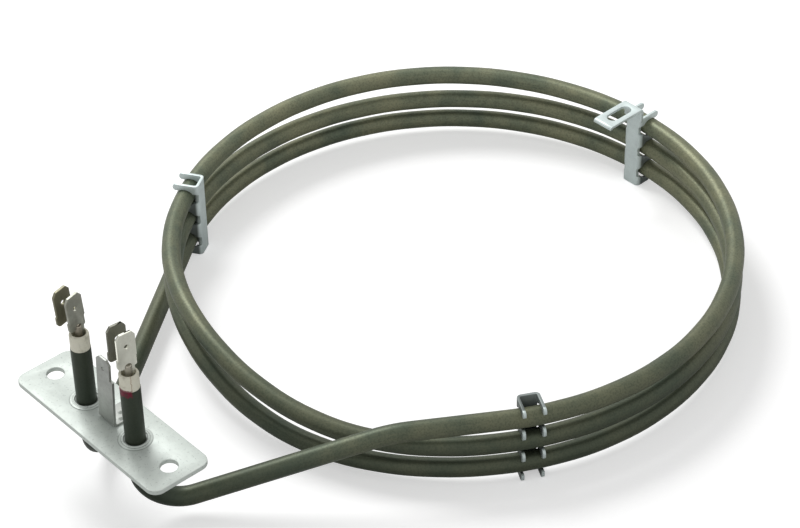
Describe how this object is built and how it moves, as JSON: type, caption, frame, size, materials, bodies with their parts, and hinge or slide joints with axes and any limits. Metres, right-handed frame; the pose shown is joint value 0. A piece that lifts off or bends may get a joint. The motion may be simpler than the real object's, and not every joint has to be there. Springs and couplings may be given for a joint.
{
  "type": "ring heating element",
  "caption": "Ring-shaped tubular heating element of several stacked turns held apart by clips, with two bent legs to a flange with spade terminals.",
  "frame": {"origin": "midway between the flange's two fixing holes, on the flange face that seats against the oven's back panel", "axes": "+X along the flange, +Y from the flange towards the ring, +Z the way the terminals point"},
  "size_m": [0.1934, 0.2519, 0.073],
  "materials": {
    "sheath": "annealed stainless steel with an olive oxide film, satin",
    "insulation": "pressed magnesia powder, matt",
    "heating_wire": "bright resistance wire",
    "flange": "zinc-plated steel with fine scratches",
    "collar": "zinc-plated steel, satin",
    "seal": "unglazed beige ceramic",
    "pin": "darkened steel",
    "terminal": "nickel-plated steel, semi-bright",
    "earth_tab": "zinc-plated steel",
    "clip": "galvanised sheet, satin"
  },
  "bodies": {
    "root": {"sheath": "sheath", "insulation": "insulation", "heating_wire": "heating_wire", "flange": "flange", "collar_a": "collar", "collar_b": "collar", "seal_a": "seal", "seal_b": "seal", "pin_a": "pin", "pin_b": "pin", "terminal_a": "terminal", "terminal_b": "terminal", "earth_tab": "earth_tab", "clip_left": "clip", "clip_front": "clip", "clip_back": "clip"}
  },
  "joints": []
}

◇ ◇ ◇ ◇ ◇ ◇ ◇

- The problem -
Your task is to gather every line with the word "that" and copy it.

- Solution to this task -
Describe how this object is built and how it moves, as JSON: type, caption, frame, size, materials, bodies with their parts, and hinge or slide joints with axes and any limits. Metres, right-handed frame; the pose shown is joint value 0. A piece that lifts off or bends may get a joint. The motion may be simpler than the real object's, and not every joint has to be there. Springs and couplings may be given for a joint.
  "frame": {"origin": "midway between the flange's two fixing holes, on the flange face that seats against the oven's back panel", "axes": "+X along the flange, +Y from the flange towards the ring, +Z the way the terminals point"},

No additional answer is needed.